Skip to main content.
home | support | download

Back to List Archive

Re: Filters/HTTP (was:Documentation structure)

From: <Rainer.Scherg(at)not-real.rexroth.de>
Date: Wed Dec 13 2000 - 08:34:54 GMT
> -----Original Message-----
> From: Bill Moseley [mailto:moseley@hank.org]
> Sent: Wednesday, December 13, 2000 1:27 AM
> To: Multiple recipients of list
> Subject: [SWISH-E] Re: Filters/HTTP (was:Documentation structure)
> 

> 
> I've mentioned this before, but I'm not sure how integrated 
> the HTTP method
> should be in swish.  I'm not saying that there shouldn't be a 
> way to spider
> documents, but rather that maybe there should be a modular 
> approach to the
> way the HTTP method is connected to swish.
[...]

Agreed...

We should have two methods in the future (IMO):

  - internal swish httpd spidering.
  - external feeding of swish.


The best program I know for spidering is "wget" (as you also mentioned).

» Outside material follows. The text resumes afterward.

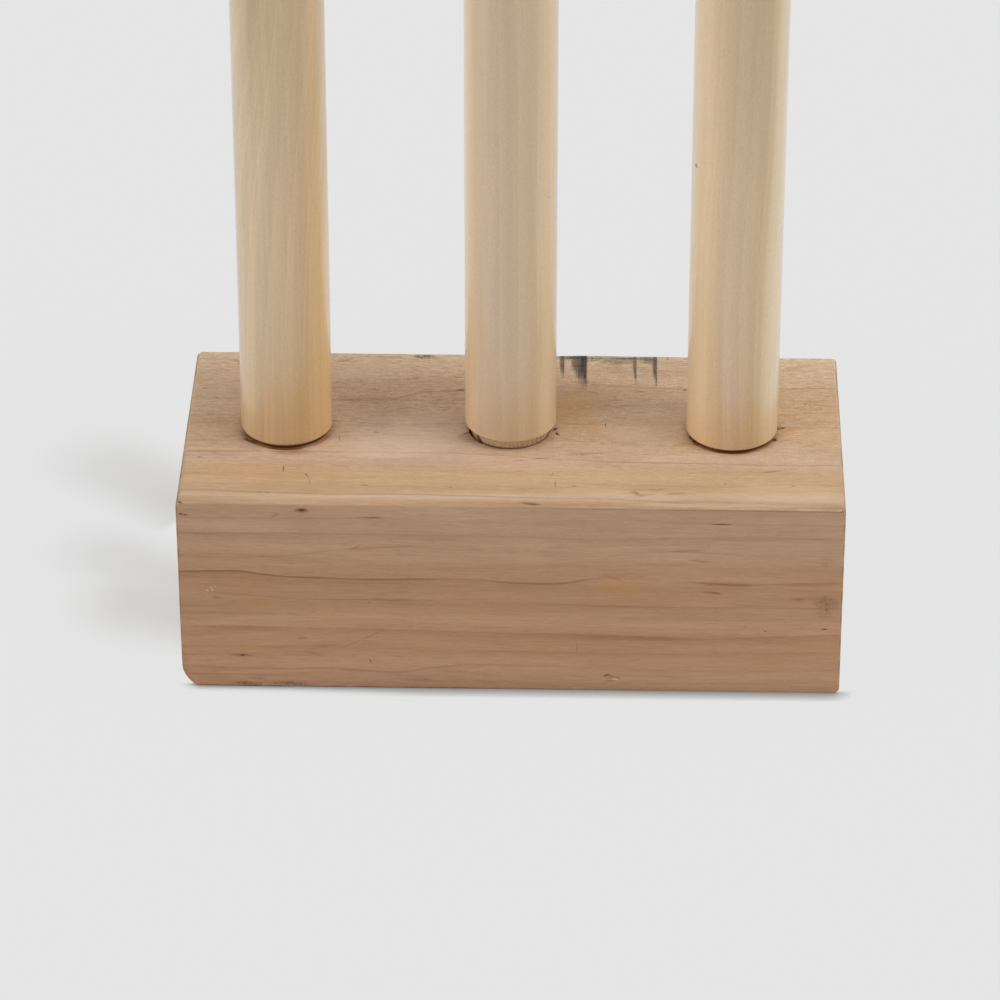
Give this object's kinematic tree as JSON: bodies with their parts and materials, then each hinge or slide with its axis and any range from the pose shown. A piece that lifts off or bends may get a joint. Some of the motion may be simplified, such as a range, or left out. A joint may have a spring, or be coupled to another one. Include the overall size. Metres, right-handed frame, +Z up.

Including parts of "wget" as internal spider into swish would provide
all the means we need:
  - spider level control
  - host span options
  - domain control
  - etc.




> 
> Now about filters.  Again, I don't use filters, but the current system
> looks like you define a file extension and a program that swish calls.
> 
>       FilterDir   /usr/local/apache/swish-e/filters-bin/
>       FileFilter  .pdf   pdf-filter.sh
> 
> pdf-filter.sh will get passed the name of the file to filter.  
> 
> I'm unclear if you can use filters in http mode.  The documentation
> indicates that a URL is passed, which would mean that the 
> filter would also
> need to retrieve the remote document first -- a process that 
> isn't really
> related to filtering.

not quite correct.

The following parameters are passed to a filter script:
   - file path to index
   - real path or url

In case of file indexing "file path" and "real path" are the same.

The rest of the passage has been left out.